**DATA**

______________________________

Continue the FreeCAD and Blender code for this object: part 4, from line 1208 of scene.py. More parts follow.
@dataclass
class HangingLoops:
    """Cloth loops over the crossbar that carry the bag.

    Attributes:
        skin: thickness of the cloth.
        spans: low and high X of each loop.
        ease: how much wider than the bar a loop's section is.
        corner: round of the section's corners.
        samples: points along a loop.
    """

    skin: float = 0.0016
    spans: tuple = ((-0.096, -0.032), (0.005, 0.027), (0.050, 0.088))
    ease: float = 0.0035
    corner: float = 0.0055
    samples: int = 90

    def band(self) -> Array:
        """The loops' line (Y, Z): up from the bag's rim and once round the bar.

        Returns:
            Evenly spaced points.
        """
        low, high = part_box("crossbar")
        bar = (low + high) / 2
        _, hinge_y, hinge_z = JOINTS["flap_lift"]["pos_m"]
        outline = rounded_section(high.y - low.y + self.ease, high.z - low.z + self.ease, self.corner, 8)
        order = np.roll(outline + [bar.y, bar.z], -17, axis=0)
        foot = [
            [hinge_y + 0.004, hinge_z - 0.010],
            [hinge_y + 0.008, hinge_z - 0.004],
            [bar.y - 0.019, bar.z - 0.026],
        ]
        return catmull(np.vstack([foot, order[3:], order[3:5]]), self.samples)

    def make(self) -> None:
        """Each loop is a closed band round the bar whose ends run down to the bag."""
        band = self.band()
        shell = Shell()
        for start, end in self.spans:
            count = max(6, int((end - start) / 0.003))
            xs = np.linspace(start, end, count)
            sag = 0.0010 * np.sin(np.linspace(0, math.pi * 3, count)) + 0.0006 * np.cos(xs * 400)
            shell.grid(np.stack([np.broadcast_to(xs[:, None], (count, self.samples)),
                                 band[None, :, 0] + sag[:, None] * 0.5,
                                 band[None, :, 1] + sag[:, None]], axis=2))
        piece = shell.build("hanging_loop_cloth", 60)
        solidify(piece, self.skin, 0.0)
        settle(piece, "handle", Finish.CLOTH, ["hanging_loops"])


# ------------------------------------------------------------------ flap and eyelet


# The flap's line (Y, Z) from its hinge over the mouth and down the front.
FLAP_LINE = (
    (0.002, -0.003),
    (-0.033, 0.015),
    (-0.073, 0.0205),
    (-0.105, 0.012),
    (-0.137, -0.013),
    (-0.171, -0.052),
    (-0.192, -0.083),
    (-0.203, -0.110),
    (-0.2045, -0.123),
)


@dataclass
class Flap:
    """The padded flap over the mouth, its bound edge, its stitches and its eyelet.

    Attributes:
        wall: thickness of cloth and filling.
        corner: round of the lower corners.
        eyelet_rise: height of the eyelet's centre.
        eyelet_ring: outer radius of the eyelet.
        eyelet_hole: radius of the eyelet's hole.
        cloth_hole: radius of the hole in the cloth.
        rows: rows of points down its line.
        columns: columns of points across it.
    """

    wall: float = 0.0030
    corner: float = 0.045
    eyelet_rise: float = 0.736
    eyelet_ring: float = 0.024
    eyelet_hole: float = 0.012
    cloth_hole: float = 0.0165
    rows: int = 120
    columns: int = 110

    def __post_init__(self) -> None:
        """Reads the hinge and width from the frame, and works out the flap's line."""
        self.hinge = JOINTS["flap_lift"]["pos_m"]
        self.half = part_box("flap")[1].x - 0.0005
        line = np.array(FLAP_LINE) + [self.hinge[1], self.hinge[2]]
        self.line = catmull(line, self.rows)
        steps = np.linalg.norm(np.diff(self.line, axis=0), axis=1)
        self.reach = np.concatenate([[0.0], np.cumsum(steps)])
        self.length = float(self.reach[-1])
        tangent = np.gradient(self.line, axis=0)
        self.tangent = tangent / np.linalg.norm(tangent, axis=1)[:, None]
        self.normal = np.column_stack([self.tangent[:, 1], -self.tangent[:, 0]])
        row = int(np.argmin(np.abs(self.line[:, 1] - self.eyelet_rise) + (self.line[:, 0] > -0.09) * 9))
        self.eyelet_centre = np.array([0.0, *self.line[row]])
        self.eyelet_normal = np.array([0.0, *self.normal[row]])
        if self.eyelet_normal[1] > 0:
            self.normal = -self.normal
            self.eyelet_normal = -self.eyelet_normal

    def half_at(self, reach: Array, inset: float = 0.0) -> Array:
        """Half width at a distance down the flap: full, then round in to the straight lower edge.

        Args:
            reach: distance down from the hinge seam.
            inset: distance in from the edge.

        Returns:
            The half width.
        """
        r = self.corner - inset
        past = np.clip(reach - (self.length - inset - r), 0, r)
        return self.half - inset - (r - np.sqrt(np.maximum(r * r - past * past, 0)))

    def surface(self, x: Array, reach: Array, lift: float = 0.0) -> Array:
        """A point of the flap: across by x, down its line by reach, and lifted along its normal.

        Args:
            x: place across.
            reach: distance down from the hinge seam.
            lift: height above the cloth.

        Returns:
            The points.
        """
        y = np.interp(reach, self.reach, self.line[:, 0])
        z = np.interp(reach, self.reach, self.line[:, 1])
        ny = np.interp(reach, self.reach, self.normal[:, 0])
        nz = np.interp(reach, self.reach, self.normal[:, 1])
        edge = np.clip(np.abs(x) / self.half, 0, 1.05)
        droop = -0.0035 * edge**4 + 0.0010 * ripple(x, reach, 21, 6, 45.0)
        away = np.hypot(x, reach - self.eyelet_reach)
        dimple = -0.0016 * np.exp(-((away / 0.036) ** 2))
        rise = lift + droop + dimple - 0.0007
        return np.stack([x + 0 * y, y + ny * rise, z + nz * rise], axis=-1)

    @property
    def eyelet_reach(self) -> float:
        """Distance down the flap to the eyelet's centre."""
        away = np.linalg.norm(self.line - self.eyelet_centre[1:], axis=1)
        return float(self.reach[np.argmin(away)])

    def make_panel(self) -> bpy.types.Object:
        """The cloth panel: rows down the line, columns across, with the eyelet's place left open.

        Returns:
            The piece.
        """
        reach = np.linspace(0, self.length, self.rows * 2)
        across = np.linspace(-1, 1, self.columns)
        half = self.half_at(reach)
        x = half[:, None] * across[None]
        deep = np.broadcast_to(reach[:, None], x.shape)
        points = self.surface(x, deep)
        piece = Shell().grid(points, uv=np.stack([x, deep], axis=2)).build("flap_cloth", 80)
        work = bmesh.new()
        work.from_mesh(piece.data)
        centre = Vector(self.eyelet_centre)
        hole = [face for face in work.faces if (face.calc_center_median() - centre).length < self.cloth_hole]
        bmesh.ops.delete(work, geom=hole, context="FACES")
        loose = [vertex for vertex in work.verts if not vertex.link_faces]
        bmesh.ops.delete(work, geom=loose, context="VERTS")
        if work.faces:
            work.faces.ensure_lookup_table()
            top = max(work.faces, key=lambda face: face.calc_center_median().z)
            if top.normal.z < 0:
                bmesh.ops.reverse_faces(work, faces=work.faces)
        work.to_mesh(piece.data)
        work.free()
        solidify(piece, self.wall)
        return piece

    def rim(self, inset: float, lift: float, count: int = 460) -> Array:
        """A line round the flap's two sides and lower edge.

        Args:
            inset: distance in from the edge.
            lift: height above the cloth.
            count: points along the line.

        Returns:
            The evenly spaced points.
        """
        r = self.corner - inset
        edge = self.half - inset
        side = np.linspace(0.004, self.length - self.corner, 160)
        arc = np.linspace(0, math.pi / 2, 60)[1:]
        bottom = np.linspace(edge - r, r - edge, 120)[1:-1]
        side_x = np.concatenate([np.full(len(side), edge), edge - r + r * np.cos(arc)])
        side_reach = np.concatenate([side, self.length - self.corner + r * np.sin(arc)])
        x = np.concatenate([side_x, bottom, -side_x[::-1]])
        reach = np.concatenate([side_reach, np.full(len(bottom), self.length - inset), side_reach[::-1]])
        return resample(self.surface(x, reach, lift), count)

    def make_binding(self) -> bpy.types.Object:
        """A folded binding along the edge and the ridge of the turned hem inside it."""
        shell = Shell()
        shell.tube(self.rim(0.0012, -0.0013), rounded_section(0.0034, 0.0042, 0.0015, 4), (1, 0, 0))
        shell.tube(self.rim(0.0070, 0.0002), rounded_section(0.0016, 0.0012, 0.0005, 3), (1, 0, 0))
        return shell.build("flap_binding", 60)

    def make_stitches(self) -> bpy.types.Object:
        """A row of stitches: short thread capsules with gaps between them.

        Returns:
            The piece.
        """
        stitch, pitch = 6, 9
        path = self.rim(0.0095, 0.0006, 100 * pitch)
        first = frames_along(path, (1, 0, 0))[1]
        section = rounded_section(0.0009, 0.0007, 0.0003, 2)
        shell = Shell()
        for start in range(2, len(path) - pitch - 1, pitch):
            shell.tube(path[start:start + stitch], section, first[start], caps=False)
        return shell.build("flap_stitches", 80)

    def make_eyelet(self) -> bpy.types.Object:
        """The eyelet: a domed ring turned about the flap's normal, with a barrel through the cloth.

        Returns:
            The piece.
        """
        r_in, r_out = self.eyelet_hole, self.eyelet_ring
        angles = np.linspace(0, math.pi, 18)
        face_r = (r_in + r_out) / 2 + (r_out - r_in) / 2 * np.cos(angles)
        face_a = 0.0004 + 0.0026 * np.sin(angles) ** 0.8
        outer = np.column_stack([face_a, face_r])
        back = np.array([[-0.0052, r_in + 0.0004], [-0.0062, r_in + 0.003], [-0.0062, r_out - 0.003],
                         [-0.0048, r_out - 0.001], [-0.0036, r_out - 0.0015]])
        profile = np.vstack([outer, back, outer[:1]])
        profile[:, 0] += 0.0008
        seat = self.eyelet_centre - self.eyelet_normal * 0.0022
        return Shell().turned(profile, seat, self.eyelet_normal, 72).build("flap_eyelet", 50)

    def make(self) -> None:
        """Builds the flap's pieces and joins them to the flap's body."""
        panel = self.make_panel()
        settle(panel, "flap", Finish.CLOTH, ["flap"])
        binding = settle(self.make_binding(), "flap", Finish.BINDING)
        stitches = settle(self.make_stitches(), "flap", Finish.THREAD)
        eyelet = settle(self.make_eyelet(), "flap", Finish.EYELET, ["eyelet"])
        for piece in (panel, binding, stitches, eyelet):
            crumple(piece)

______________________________

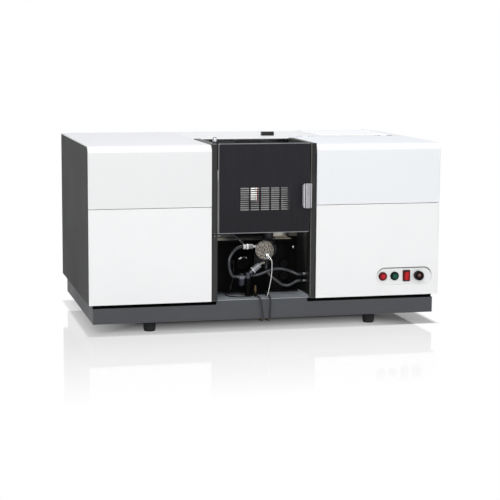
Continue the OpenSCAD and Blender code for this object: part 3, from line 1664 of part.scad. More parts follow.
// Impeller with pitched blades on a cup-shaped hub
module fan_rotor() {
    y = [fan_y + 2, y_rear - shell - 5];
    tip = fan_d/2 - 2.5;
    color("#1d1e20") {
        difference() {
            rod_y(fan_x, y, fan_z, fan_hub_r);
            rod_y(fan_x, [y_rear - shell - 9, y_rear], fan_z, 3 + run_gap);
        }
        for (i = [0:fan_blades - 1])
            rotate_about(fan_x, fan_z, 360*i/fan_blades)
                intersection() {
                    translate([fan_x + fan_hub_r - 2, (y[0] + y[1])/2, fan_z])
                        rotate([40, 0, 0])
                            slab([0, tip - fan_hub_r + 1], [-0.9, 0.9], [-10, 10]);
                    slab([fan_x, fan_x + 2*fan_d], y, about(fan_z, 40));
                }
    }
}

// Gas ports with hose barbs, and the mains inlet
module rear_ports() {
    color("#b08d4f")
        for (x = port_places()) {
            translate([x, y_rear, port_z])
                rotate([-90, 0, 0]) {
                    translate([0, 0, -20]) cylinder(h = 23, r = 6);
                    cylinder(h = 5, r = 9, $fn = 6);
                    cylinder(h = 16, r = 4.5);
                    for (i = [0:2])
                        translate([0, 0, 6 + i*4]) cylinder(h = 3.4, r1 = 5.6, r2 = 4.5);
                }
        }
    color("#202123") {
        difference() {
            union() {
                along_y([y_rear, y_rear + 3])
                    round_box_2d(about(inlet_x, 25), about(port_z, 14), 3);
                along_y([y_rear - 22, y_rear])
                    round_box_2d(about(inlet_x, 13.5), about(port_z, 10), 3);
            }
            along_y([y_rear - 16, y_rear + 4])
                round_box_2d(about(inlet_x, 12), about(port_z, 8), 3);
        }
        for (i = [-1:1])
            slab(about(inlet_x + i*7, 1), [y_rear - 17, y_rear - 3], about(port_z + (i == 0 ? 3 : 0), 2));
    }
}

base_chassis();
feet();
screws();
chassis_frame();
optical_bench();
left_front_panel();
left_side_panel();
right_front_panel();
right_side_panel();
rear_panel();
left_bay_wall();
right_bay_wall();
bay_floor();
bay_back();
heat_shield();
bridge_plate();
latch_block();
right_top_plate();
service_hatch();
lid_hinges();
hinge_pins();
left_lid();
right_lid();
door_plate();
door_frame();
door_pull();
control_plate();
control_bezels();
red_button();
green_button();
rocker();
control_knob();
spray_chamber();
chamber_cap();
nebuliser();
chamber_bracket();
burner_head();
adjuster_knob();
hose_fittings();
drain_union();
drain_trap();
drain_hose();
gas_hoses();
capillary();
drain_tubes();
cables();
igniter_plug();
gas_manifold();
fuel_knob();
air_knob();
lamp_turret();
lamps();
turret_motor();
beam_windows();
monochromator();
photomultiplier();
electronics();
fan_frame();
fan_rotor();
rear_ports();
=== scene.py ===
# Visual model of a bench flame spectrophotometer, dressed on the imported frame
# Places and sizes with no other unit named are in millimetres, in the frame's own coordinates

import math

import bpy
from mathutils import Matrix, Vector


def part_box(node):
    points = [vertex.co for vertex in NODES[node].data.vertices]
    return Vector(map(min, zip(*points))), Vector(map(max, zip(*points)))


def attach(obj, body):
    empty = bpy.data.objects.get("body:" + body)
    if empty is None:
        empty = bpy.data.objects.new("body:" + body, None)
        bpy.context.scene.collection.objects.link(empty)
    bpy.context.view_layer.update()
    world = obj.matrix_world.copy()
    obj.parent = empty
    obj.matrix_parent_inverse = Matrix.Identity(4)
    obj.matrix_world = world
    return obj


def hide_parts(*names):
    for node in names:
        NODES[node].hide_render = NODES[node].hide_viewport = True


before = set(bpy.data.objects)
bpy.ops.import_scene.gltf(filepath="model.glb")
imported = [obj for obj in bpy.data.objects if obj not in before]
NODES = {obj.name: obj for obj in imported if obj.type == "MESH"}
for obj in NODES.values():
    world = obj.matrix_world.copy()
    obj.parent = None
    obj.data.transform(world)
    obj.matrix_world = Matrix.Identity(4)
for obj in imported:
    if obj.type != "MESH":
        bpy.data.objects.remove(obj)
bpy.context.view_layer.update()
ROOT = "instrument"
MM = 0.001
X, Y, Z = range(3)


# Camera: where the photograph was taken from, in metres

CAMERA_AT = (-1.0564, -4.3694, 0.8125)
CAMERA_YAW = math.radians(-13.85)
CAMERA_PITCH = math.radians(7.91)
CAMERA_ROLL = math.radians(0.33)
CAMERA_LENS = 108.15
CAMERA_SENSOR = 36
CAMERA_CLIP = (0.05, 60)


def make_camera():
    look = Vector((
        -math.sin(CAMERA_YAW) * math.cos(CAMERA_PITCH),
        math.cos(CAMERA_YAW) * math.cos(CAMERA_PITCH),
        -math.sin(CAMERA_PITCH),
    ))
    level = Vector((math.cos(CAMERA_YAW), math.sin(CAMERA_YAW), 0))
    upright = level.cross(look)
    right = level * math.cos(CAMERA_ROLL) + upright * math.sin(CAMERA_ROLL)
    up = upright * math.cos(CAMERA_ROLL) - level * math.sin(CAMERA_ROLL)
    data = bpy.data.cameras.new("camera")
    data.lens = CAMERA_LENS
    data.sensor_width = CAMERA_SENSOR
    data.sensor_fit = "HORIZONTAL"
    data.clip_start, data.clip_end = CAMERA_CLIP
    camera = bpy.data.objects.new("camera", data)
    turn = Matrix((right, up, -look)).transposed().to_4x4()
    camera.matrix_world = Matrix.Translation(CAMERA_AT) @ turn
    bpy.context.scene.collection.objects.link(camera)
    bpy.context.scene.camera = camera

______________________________

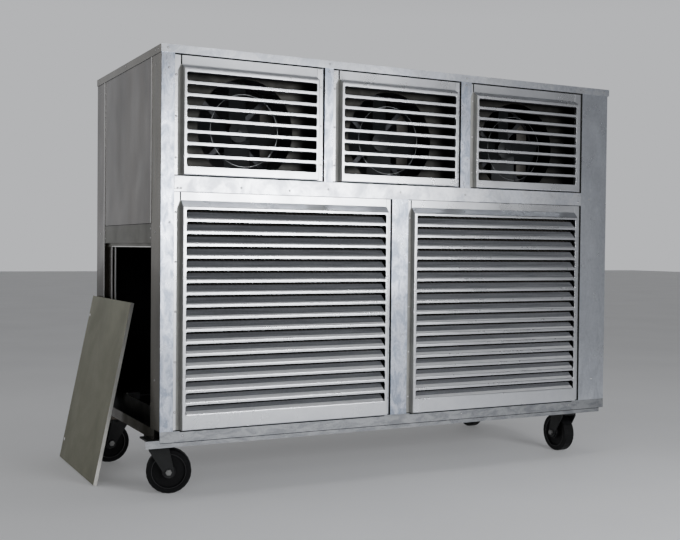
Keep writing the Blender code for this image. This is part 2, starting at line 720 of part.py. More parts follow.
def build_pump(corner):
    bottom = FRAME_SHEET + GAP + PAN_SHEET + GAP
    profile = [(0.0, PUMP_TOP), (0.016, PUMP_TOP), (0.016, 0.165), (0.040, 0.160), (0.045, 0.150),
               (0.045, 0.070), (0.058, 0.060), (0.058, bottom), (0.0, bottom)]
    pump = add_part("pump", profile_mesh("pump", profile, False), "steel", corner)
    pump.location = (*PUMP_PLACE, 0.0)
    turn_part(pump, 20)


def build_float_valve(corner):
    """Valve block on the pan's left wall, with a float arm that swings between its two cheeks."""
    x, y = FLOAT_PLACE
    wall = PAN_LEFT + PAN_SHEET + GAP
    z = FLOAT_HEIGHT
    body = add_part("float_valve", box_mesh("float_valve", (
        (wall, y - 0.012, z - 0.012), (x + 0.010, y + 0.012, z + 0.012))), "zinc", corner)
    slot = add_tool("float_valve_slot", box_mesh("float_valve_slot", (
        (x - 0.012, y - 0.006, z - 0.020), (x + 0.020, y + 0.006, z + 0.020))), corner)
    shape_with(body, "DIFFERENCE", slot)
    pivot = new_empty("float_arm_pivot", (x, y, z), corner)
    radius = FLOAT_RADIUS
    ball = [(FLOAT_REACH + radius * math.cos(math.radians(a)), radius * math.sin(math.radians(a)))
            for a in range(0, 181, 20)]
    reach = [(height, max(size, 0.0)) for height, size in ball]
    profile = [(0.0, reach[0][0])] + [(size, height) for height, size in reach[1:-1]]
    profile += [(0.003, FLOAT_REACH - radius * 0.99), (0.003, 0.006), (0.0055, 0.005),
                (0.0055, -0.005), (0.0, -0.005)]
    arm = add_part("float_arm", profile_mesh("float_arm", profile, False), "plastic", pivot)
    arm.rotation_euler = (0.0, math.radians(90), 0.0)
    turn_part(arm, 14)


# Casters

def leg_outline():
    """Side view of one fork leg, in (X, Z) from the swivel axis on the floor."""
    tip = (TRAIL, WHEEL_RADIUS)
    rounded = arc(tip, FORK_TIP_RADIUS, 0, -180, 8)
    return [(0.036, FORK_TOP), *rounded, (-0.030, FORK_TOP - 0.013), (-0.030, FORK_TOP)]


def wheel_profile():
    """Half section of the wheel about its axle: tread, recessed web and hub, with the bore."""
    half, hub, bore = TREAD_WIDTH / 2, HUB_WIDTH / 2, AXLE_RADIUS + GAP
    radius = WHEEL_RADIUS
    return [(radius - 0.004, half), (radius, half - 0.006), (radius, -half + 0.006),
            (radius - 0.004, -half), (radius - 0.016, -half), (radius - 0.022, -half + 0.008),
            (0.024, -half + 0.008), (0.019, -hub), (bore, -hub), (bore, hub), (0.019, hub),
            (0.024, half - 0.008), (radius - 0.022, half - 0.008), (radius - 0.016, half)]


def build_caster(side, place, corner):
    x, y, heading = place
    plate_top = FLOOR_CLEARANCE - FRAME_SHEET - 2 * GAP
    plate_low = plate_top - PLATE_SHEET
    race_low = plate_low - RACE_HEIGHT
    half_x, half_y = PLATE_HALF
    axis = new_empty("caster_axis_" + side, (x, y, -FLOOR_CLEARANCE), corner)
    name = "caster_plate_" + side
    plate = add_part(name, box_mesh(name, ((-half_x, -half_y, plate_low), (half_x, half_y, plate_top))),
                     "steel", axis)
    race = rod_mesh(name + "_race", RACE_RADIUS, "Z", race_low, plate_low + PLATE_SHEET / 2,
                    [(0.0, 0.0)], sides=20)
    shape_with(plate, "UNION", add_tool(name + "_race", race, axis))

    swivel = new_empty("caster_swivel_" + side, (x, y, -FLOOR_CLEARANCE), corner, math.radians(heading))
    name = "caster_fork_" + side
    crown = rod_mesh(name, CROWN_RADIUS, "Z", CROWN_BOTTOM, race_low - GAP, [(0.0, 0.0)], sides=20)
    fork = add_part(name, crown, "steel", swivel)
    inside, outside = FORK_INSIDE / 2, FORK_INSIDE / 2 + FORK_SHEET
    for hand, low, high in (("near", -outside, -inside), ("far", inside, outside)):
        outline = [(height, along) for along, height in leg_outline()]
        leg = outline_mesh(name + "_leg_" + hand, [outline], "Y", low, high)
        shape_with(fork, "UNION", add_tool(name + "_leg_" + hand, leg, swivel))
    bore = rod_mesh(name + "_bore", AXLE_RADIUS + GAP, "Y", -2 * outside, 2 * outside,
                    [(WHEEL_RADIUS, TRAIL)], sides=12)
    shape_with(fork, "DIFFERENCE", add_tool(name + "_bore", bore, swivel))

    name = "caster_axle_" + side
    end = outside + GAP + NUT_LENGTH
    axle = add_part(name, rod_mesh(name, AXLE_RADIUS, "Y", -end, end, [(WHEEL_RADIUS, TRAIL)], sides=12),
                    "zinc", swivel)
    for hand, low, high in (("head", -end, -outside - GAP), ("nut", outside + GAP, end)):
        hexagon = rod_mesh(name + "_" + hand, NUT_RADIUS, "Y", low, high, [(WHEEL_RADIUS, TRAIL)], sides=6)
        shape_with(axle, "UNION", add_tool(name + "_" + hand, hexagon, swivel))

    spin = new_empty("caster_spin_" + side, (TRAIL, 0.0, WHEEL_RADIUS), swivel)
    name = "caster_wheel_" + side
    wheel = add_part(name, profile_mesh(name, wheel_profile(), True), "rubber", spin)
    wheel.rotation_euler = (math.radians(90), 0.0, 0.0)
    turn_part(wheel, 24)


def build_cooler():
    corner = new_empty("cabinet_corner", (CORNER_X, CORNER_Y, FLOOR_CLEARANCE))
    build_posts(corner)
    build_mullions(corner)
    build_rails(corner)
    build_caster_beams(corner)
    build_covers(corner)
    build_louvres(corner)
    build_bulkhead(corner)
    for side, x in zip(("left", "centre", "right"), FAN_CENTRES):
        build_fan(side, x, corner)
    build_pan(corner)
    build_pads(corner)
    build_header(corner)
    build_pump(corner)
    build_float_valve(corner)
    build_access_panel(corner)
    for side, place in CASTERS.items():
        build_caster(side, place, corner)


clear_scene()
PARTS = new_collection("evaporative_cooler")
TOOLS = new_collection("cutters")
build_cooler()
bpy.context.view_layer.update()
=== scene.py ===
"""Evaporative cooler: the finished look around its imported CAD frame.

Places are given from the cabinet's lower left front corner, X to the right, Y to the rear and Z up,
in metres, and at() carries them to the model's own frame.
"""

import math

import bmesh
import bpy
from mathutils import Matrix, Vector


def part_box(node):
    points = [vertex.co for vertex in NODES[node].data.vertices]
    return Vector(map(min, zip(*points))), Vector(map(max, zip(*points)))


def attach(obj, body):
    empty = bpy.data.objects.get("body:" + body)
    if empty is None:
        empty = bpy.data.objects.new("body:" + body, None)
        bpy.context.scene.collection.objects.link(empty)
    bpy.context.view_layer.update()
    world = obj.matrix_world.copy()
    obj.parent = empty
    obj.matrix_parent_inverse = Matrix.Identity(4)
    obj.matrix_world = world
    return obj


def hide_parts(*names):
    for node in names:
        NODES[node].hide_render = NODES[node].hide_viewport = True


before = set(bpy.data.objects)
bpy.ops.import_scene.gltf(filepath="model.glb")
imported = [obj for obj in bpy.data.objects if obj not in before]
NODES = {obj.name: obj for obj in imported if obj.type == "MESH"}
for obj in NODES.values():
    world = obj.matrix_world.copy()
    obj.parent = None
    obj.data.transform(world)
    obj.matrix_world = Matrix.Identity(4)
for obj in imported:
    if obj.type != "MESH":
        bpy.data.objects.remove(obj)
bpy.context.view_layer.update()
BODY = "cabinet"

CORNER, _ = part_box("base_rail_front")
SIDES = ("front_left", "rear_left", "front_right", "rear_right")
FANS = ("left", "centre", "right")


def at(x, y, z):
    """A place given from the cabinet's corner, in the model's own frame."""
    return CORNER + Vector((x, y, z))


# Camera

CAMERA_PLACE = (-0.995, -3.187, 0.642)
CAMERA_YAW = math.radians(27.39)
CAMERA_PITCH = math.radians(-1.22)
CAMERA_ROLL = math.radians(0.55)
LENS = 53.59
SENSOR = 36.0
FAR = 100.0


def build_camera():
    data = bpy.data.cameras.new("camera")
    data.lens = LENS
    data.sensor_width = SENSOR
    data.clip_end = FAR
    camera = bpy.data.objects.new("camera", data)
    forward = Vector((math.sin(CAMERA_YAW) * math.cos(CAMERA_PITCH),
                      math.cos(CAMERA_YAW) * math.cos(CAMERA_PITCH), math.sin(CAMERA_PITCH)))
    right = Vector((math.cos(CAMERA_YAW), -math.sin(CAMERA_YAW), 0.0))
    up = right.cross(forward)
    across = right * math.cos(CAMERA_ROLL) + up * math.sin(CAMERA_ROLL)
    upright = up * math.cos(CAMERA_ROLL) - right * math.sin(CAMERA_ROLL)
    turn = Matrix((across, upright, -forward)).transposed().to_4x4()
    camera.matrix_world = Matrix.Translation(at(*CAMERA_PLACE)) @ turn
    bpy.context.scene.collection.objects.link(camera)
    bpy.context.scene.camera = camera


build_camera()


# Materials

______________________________

Copy exactly the lines from the line with "clear_scene()" up to and including the line with "return CORNER + Vector((x, y, z))", and no other lines.

**THE SOLUTION**
clear_scene()
PARTS = new_collection("evaporative_cooler")
TOOLS = new_collection("cutters")
build_cooler()
bpy.context.view_layer.update()
=== scene.py ===
"""Evaporative cooler: the finished look around its imported CAD frame.

Places are given from the cabinet's lower left front corner, X to the right, Y to the rear and Z up,
in metres, and at() carries them to the model's own frame.
"""

import math

import bmesh
import bpy
from mathutils import Matrix, Vector


def part_box(node):
    points = [vertex.co for vertex in NODES[node].data.vertices]
    return Vector(map(min, zip(*points))), Vector(map(max, zip(*points)))


def attach(obj, body):
    empty = bpy.data.objects.get("body:" + body)
    if empty is None:
        empty = bpy.data.objects.new("body:" + body, None)
        bpy.context.scene.collection.objects.link(empty)
    bpy.context.view_layer.update()
    world = obj.matrix_world.copy()
    obj.parent = empty
    obj.matrix_parent_inverse = Matrix.Identity(4)
    obj.matrix_world = world
    return obj


def hide_parts(*names):
    for node in names:
        NODES[node].hide_render = NODES[node].hide_viewport = True


before = set(bpy.data.objects)
bpy.ops.import_scene.gltf(filepath="model.glb")
imported = [obj for obj in bpy.data.objects if obj not in before]
NODES = {obj.name: obj for obj in imported if obj.type == "MESH"}
for obj in NODES.values():
    world = obj.matrix_world.copy()
    obj.parent = None
    obj.data.transform(world)
    obj.matrix_world = Matrix.Identity(4)
for obj in imported:
    if obj.type != "MESH":
        bpy.data.objects.remove(obj)
bpy.context.view_layer.update()
BODY = "cabinet"

CORNER, _ = part_box("base_rail_front")
SIDES = ("front_left", "rear_left", "front_right", "rear_right")
FANS = ("left", "centre", "right")


def at(x, y, z):
    """A place given from the cabinet's corner, in the model's own frame."""
    return CORNER + Vector((x, y, z))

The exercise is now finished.